Es arriesgado en estos tiempos para un candidato presidencial plantear que sus promesas no pueden -ni deben- incluir la posibilidad de que los chilenos alcancemos bienestar sin esfuerzo, jubilaciones sin ahorro, progreso sin sacrificio, y muchas otras formas de subsidios para los que no pertenecen a los sectores más necesitados.

La franqueza es propia de la valentía del estadista, que está dispuesto a arriesgar el voto incluso de quienes se suman a apoyarlo en la antesala de la gloria, reiterando que ni la victoria justifica acceder a posturas demagógicas.
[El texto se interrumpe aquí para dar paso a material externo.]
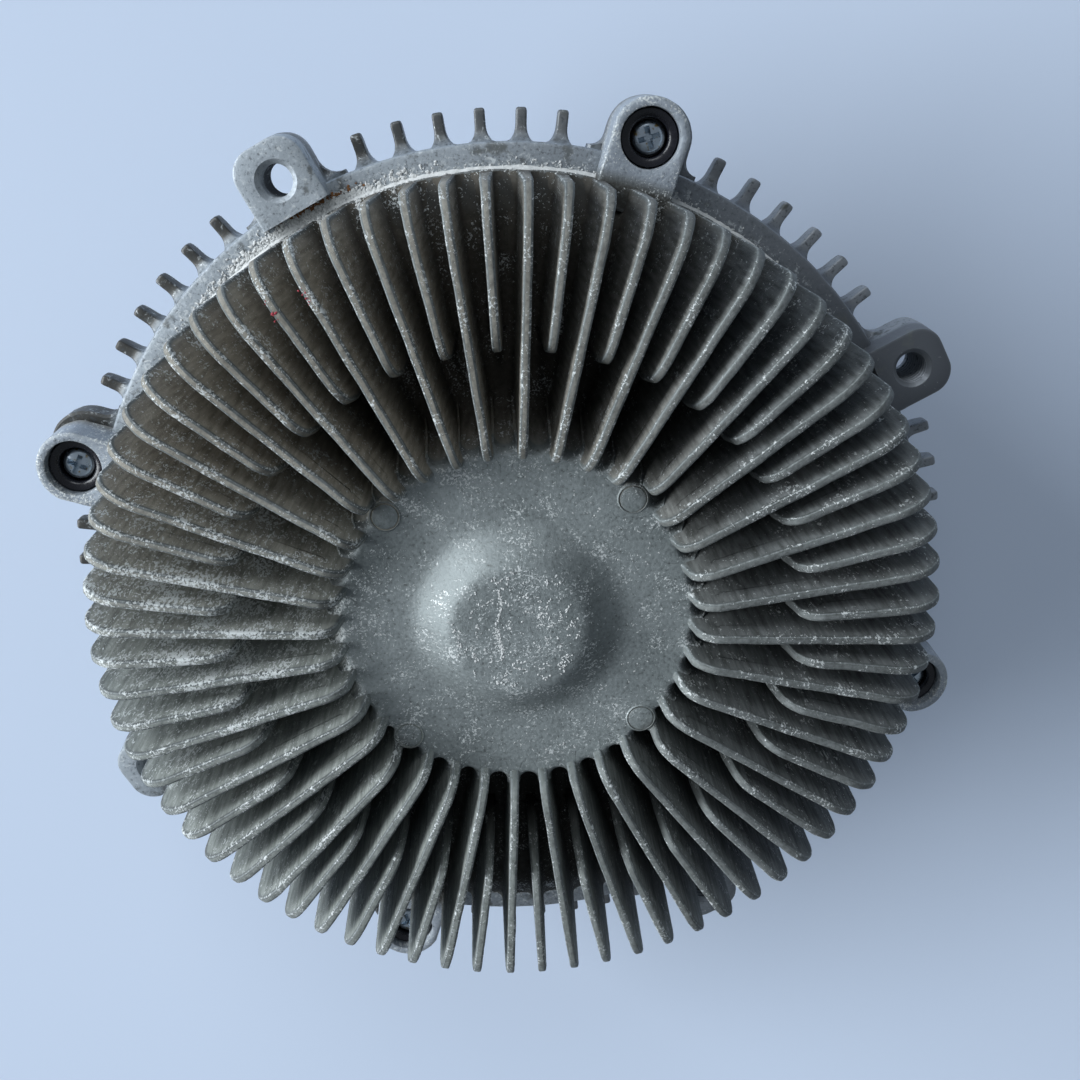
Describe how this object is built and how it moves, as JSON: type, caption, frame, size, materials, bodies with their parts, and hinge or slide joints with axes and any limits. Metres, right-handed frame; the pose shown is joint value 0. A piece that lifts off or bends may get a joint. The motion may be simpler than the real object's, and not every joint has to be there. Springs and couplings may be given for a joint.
{
  "type": "viscous fan clutch",
  "caption": "Viscous fan clutch with a radially finned round cover, threaded fan ears round its ring and a flanged input shaft at the back.",
  "frame": {"origin": "centre of the input flange's mounting face, which is the lowest plane of the part", "axes": "+Z along the clutch axis towards the finned cover, +Y towards the top of the picture"},
  "size_m": [0.205, 0.205, 0.093],
  "materials": {
    "cast_aluminium": "weathered die casting, dull and speckled",
    "machined_aluminium": "cast with turned faces, dull",
    "steel": "turned and ground",
    "zinc_plate": "bright zinc plate",
    "black_rubber": "smooth, slightly glossy",
    "brass": "stamped"
  },
  "bodies": {
    "shaft": {"input_shaft": "steel", "bearing_inner_ring": "steel", "rotor": "machined_aluminium", "rotor_washer": "zinc_plate", "rotor_nut": "zinc_plate"},
    "housing": {"rear_body": "machined_aluminium", "front_cover": "cast_aluminium", "bearing_outer_ring": "steel", "bearing_seal": "black_rubber", "bearing_circlip": "steel", "cover_screw_1": "zinc_plate", "cover_screw_2": "zinc_plate", "cover_screw_3": "zinc_plate", "cover_screw_4": "zinc_plate", "screw_cup_1": "black_rubber", "screw_cup_2": "black_rubber", "screw_cup_3": "black_rubber", "screw_cup_4": "black_rubber"},
    "cage": {"bearing_cage": "brass", "bearing_ball_1": "steel", "bearing_ball_2": "steel", "bearing_ball_3": "steel", "bearing_ball_4": "steel", "bearing_ball_5": "steel", "bearing_ball_6": "steel", "bearing_ball_7": "steel", "bearing_ball_8": "steel", "bearing_ball_9": "steel"}
  },
  "joints": [
    {"name": "housing_spin", "type": "hinge", "parent": "shaft", "child": "housing", "pos_m": [0, 0, 0.05], "axis": [0, 0, 1], "continuous": true},
    {"name": "cage_spin", "type": "hinge", "parent": "shaft", "child": "cage", "pos_m": [0, 0, 0.0332], "axis": [0, 0, 1], "continuous": true}
  ],
  "couplings": [
    {"joint": "cage_spin", "follows": "housing_spin", "ratio": 0.6031}
  ]
}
La gratuidad no existe respecto de bienes o servicios que no están disponibles en la naturaleza y que deban ser proveídos por personas o instituciones que deben financiar a su vez su producción y generación. Así, en una sociedad en la que hay múltiples necesidades, como ocurre con los niños, los ancianos, los discapacitados, los que viven aislados geográfica o culturalmente y muchos otros verdaderos necesitados que no tienen voz y fuerza en la calle, es injusto el que se privilegie a aquellos que, por ignorancia o egoísmo, exigen que el Estado coloque esa parte del esfuerzo que ellos no están dispuestos a desplegar para alcanzar su beneficio particular, con el único fundamento de su capacidad de presión colectiva y la fuerza de su voto.

En 2014 pasamos de un gobierno moderno, eficiente, que generó riqueza y oportunidades para todos, al punto que nunca Chile había estado más cerca de salir del subdesarrollo y alcanzar el anhelado sueño de dejar atrás el tercer mundo, a la “venezuelización” del país en que nos llenamos de expresiones de mucho significado como dignidad, inclusión, igualdad, nuestra casa, asamblea constituyente, cabildos participativos, etc., pero que solo pretenden esconder la enorme caída en la dignidad y calidad de vida de las personas.

Todos los indicadores comprueban que Chile ha tenido uno de los peores gobiernos de su historia, superando solo el récord de tres años continuos de caída de la inversión que ostentaba la UP, época en la que también se escondía el fracaso con el manoseado eslogan de la igualdad y dignidad. Esa palabrería vacía sólo puede entenderse cuando los gobernantes se mofan de su pueblo y lo asumen ignorante e infantil, creyendo que caerán en el engaño cuando día a día ven como los empleos estables y formales creados en el gobierno anterior del hoy candidato Sebastián Piñera, son destruidos y reemplazados por decenas de miles de empleados públicos, por vínculos políticos o pitutos, o la mofa del “empleo por cuenta propia”, como hoy se denomina a los vendedores ambulantes y malabaristas de las esquinas de nuestras ciudades, nuevo símbolo de la dignidad socialista.

Chile tiene la posibilidad de enmendar rumbo y construir un país que progrese, pero ello supone aceptar que el maná no cae del cielo y que el éxito solo se puede alcanzar con trabajo arduo y sostenido en el tiempo. Las promesas de regalar lo ajeno, de meter la mano al bolsillo de unos para que sea el Estado quien lo gaste, y de alcanzar el éxito sin esfuerzo, necesariamente terminan en más pobreza y postergación de los más desfavorecidos.